Die Erfahrungen des Jahres 2010 haben Mikhail Simonyan geprägt. Im Rahmen einer privaten Initiative unter dem Motto “Beethoven Not Bullets” setzt er sich gemeinsam mit dem afghanischen Bildungsministerium und der australischen Monash University für die musikalische Förderung von Kindern in Afghanistan ein, wo unter dem Regime der Taliban die Ausübung und das Hören von Musik verboten waren. Das Projekt ermöglicht den Kindern den Beginn einer Ausbildung am neu gegründeten Afghanischen Nationalinstitut für Musik in Kabul durch die Bereitstellung von Instrumenten und die Übernahme der Kosten für das erste Studienjahr. “Eine Gesellschaft ohne Musik und Kultur ist leer”, meint der Violinist. “Es geht uns um die Ausbildung einer neuen Generation. Und der Schlüssel für ihren Erfolg ist Musik.” Den Besuch vor Ort betrachtet er als große persönliche Bereicherung. Die Menschen in Afghanistan hätten ihm gezeigt, was im Leben essenziell sei.
Aufgewachsen im kulturellen Ausnahmezustand
Die Berührung mit dem kulturellen Neubeginn in Afghanistan hat Simonyan auch zu einer Reflexion über die eigene Herkunft angeregt. Er wurde 1987 als Sohn eines armenischen Vaters und einer russischen Mutter in Nowosibirsk geboren und erlebte während seiner Kindheit und Jugendjahre den Zusammenbruch der Sowjetunion. Auch hier war das kulturelle Leben zum Erliegen gekommen; die einst staatlich finanzierten musikalischen Institutionen des Landes wurden sich selbst überlassen. Simonyan erinnert sich, dass nichts mehr funktionert habe. Alle wichtigen Lehrer seien nach und nach außer Landes gegangen, weil den Konservatorien die finanziellen Mittel weggebrochen waren – ein Desaster. Im Jahr 1999 ist er dann selbst zum Studium in die USA gegangen, die er heute als zweite Heimat betrachtet.

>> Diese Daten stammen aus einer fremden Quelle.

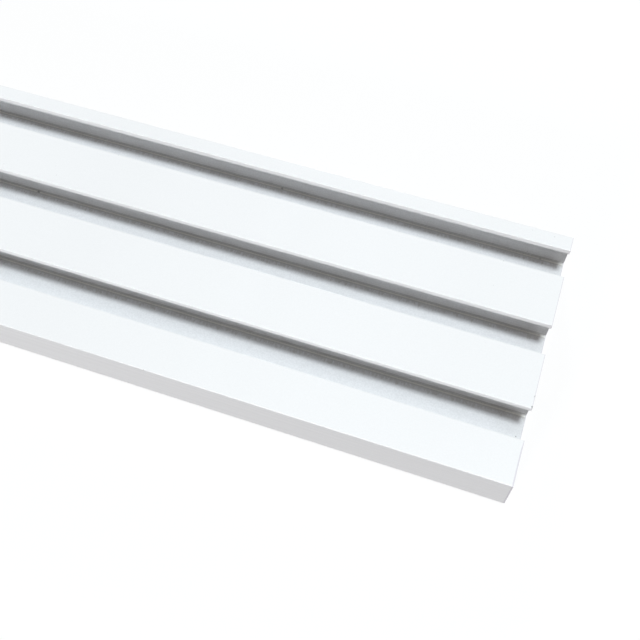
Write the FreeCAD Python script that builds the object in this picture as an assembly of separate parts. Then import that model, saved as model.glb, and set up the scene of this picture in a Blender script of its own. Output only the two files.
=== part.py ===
# Curtain track: one aluminium extrusion with parallel lipped channels for runners.
# It lies on its flat back, the side that goes against the ceiling, with its slots up.
# +X runs along the track, +Y from its wide front box to its back wall, +Z from the back to the faces.
# The origin is under the middle of the track. Sizes are in millimetres.

import FreeCAD, Part
import os

# Overall
track_length = 400.0
channel_count = 3

# Runner channel, seen from a cut end
slot_width = 6.1          # open mouth between the two lips
lip_reach = 2.25          # how far each lip stands in over the channel
channel_height = 6.05     # clear height under the lips

# Walls
lip_thickness = 1.3       # lips and the faces between the slots
base_thickness = 1.0      # flat back, which is also the floor of every channel
inner_wall = 1.0          # each side of a box between two channels
back_wall = 1.0
front_wall = 1.0

# Hollow boxes that part and stiffen the channels
middle_box_width = 4.55   # inside width, between two channels
front_box_width = 4.3     # inside width, in front of the first channel

# Edges
face_edge_radius = 0.15   # where a face turns into a slot or the back wall
front_edge_radius = 0.2   # where the front face turns down
lip_edge_radius = 0.3     # lower edge of each lip
foot_radius = 0.3         # inside corners of the channels
box_radius = 0.4          # inside corners of the hollow boxes
back_edge_radius = 0.2    # outer corners of the flat back
side_share = 0.45         # most of a short side that one rounded corner may take

# Worked out from the sizes above
channel_width = slot_width + 2 * lip_reach
channel_pitch = channel_width + 2 * inner_wall + middle_box_width
front_step = front_wall + front_box_width + inner_wall
track_width = front_step + (channel_count - 1) * channel_pitch + channel_width + back_wall
track_height = base_thickness + channel_height + lip_thickness
front_y = -track_width / 2
back_y = track_width / 2
box_top = base_thickness + channel_height


def rounded_wire(corners):
    """Closed outline across the track through square (y, z, radius) corners, each turned by an arc."""
    points = [FreeCAD.Vector(0, y, z) for y, z, _ in corners]
    turns = []
    for index, (_, _, radius) in enumerate(corners):
        corner = points[index]
        to_last = points[index - 1] - corner
        to_next = points[(index + 1) % len(points)] - corner
        radius = min(radius, side_share * min(to_last.Length, to_next.Length))
        to_last.normalize()
        to_next.normalize()
        centre = corner + (to_last + to_next) * radius
        middle = centre - (to_last + to_next).normalize() * radius
        turns.append((corner + to_last * radius, middle, corner + to_next * radius))
    edges = []
    for index, (start, middle, end) in enumerate(turns):
        next_start = turns[(index + 1) % len(turns)][0]
        edges.append(Part.Arc(start, middle, end).toShape())
        edges.append(Part.LineSegment(end, next_start).toShape())
    return Part.Wire(edges)


def channel_centre(number):
    """Y of a channel's middle, counted from the front."""
    return front_y + front_step + channel_width / 2 + number * channel_pitch


def channel_corners(number):
    """Outline of one channel, from its front lip down, round and up to its back lip."""
    centre = channel_centre(number)
    slot_front = centre - slot_width / 2
    slot_back = centre + slot_width / 2
    wall_front = centre - channel_width / 2
    wall_back = centre + channel_width / 2
    return [
        (slot_front, track_height, face_edge_radius),
        (slot_front, box_top, lip_edge_radius),
        (wall_front, box_top, foot_radius),
        (wall_front, base_thickness, foot_radius),
        (wall_back, base_thickness, foot_radius),
        (wall_back, box_top, foot_radius),
        (slot_back, box_top, lip_edge_radius),
        (slot_back, track_height, face_edge_radius),
    ]


def outer_wire():
    """The track's outside, which dips into every channel through its slot."""
    corners = [
        (front_y, 0, back_edge_radius),
        (front_y, track_height, front_edge_radius),
    ]
    for number in range(channel_count):
        corners += channel_corners(number)
    corners += [
        (back_y, track_height, face_edge_radius),
        (back_y, 0, back_edge_radius),
    ]
    return rounded_wire(corners)


def box_wire(low_y, high_y):
    """One hollow box, closed all round and open at the track's two ends."""
    return rounded_wire([
        (low_y, base_thickness, box_radius),
        (low_y, box_top, box_radius),
        (high_y, box_top, box_radius),
        (high_y, base_thickness, box_radius),
    ])


def box_wires():
    """The front box, and one box between each two channels."""
    front_low = front_y + front_wall
    wires = [box_wire(front_low, front_low + front_box_width)]
    for number in range(channel_count - 1):
        low_y = channel_centre(number) + channel_width / 2 + inner_wall
        wires.append(box_wire(low_y, low_y + middle_box_width))
    return wires


def make_track_profile():
    """The section, pushed through the die to its length and sawn square at both ends."""
    section = Part.makeFace([outer_wire()] + box_wires(), "Part::FaceMakerBullseye")
    section.translate(FreeCAD.Vector(-track_length / 2, 0, 0))
    return section.extrude(FreeCAD.Vector(track_length, 0, 0))


def main():
    os.makedirs("parts", exist_ok=True)
    track = make_track_profile()
    track.exportStep("parts/track_profile.step")
    print(f"track_profile {track.ShapeType} {track_length:g} x {track_width:g} x {track_height:g} mm, "
          f"section {track.Volume / track_length:.1f} mm2, valid {track.isValid()}")


main()
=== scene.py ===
"""Curtain track: a white-coated aluminium extrusion, lying on its flat back with its slots up."""

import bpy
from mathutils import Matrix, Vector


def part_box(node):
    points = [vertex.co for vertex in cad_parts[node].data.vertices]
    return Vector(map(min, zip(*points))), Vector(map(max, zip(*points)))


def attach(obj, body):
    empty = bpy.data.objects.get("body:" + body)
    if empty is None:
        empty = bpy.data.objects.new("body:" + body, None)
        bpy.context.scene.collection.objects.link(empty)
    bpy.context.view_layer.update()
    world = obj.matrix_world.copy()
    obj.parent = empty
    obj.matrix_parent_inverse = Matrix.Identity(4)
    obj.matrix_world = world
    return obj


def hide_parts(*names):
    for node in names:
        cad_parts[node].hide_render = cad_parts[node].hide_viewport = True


bl_info = {
    "name": "Curtain Track",
    "version": (1, 0, 0),
    "blender": (4, 5, 0),
    "location": "View3D > Sidebar > Curtain Track",
    "description": "Builds a coated curtain track with sawn ends, and the stage it lies on",
    "category": "Add Mesh",
}

import math

import bmesh
import bpy
from bpy.props import FloatProperty, FloatVectorProperty, IntProperty, PointerProperty

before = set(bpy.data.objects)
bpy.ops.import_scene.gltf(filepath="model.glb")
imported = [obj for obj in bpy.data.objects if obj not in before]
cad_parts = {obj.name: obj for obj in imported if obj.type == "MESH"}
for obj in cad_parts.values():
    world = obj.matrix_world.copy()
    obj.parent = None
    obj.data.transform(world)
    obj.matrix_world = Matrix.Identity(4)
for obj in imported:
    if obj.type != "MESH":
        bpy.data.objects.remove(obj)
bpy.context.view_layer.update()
track_low, track_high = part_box("track_profile")

MM = 0.001
FULL_FRAME = 36.0                # sensor width in mm that the lens is given for
SHARP_TURN = math.radians(40)    # an edge that turns by more than this stays sharp
COAT_SLOT, SAWN_SLOT = 0, 1      # the track's materials, in their order

# Textures
NOISE_MIDDLE = 0.5               # value that a noise varies about
RING_PITCH = 0.314               # metres between two rings of a wave texture of scale 1
STREAK_STRETCH = 0.4             # scale across the track, which draws the streaks out that way
DIE_STRETCH = 0.01               # scale along the track, which draws the die lines out that way
SPECKLE_RANGE = (0.2, 0.8)       # noise that gives no grain, and a full one
DIE_RANGE = (0.35, 0.65)         # noise that gives no die line, and a full one
FLECK_EDGE = (1.15, 0.75)        # distance over size, plus noise, where a knock starts and is full
BLADE_CENTRE = (0.0, 0.4, 0.9)   # from the saw blade's middle to the track's, in blade radii
SAW_GRAIN = 0.3                  # grain between the saw marks, over their pitch

# Softness of the masks' edges, as a share of the size that each follows
WALL_BLUR = 0.2                  # of the painted shade in the corner at a wall's foot
FOOT_SHADE_BLUR = 0.2                  # of the foot coat
STRIP_BLUR = 0.4                  # of the painted shade strip, and of the painted highlight line in it
CUT_BLUR = 0.1                   # of the chipped strip beside a saw cut
FLOOR_FADE = (1.5, 0.5)          # foot radii above a floor where its coat starts and is full

# Small knocks in the coat, as mm from the right-hand end, mm from the front wall, mm up,
# size in mm and depth of tone
FLECKS = (
    (79.6, 0.1, 8.05, 0.30, 0.5), (67.2, 0.1, 8.05, 0.28, 0.5), (65.6, 0.1, 8.20, 0.26, 0.4),
    (79.1, 0.0, 5.00, 0.16, 0.3), (77.0, 0.0, 4.00, 0.20, 0.2), (74.3, 1.0, 8.35, 0.14, 0.2),
    (11.4, 42.7, 8.30, 0.26, 0.35), (7.8, 51.4, 8.35, 0.24, 0.2), (3.5, 51.2, 8.35, 0.28, 0.3),
    (12.0, 36.8, 8.35, 0.18, 0.3), (10.5, 24.5, 8.35, 0.15, 0.2), (7.4, 51.2, 1.70, 0.24, 0.5),
    (0.9, 12.2, 1.00, 0.25, 0.8), (4.6, 50.8, 1.05, 0.50, 0.5), (58.8, 50.8, 1.05, 0.50, 0.7),
    (101.3, 36.1, 8.35, 0.20, 0.15), (100.1, 34.0, 8.35, 0.22, 0.3), (111.4, 33.2, 8.35, 0.24, 0.2),
    (90.7, 42.7, 8.30, 0.24, 0.4), (106.1, 33.7, 1.05, 0.60, 0.8), (0.0, 17.1, 8.35, 0.45, 0.6),
    (0.0, 14.9, 8.35, 0.50, 0.9),
)


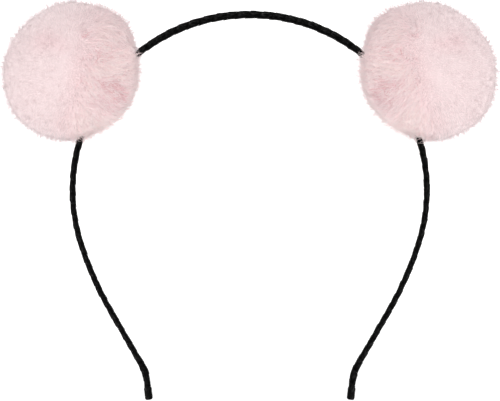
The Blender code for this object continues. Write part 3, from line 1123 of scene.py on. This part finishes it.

Albumdebüt mit persönlichem Bezug
Nach zwölf Jahren in Amerika und dem wenige Monate zurückliegenden Umzug nach Berlin will Mikhail Simonyan mit dem Debütalbum “Two Souls” für Deutsche Grammophon seine kulturellen Wurzeln verorten. Dafür hat er zusammen mit seinem langjährigen Freund und musikalischen Partner, dem Dirigenten der Einspielung Kristian Järvi, die Violinkonzerte des armenischen Komponisten Aram Chatschaturjan und des Amerikaners Samuel Barber ausgewählt und im Mai 2011 gemeinsam mit dem London Symphony Orchestra aufgenommen. “Die Idee war, Werke auszuwählen, die mir wirklich am Herzen liegen und sie mit Menschen zu spielen, die mir sehr nahe stehen”, erklärt er im Gespräch. Sein Virtuosentum stelle er dabei bewusst nicht in den Vordergrund, so Simonyan. “Ich versuche, weniger das Geigerische an diesen Werken zu betonen, sondern jene Wesenszüge, die für die Kultur und Folklore ihrer Ursprungsländer stehen.”
Die Folklore Armeniens und Amerikas
Darum hat er sich entschieden, die von der sowjetischen Geigenlegende David Oistrach stammende Kadenz im ersten Satz des Chatschaturjan-Konzerts durch eine Neukomposition zu ersetzen. “Chatschaturjan ist ein durch und durch armenischer Komponist, aber in dieser Kadenz gab es keine echte armenische Musik, das sie in erster Linie Oistrachs Werk war, ein Stück für einen virtuosen Geiger. Ich wollte aber, dass sie armenisch klingt.” So beauftragte er Artur Avanesov, einen jungen armenischen Komponisten. Und auch für den oft in atemlosem Tempo genommenen dritten Satz des Barber-Konzerts hat Mikhail Simonyan eine eigene Interpretation entwickelt. “Ich habe das Tempo etwas zurückgenommen und versucht, das Ganze in die Richtung des Fiddle-Stils aus der Folk Music zu rücken.” Unverzichtbar für sein Debütalbum war schließlich Barbers Adagio for Strings. “Es ist einfach eines der schönsten Stücke der gesamten Streicherliteratur”, sagt er. Und dem können wir nur zustimmen.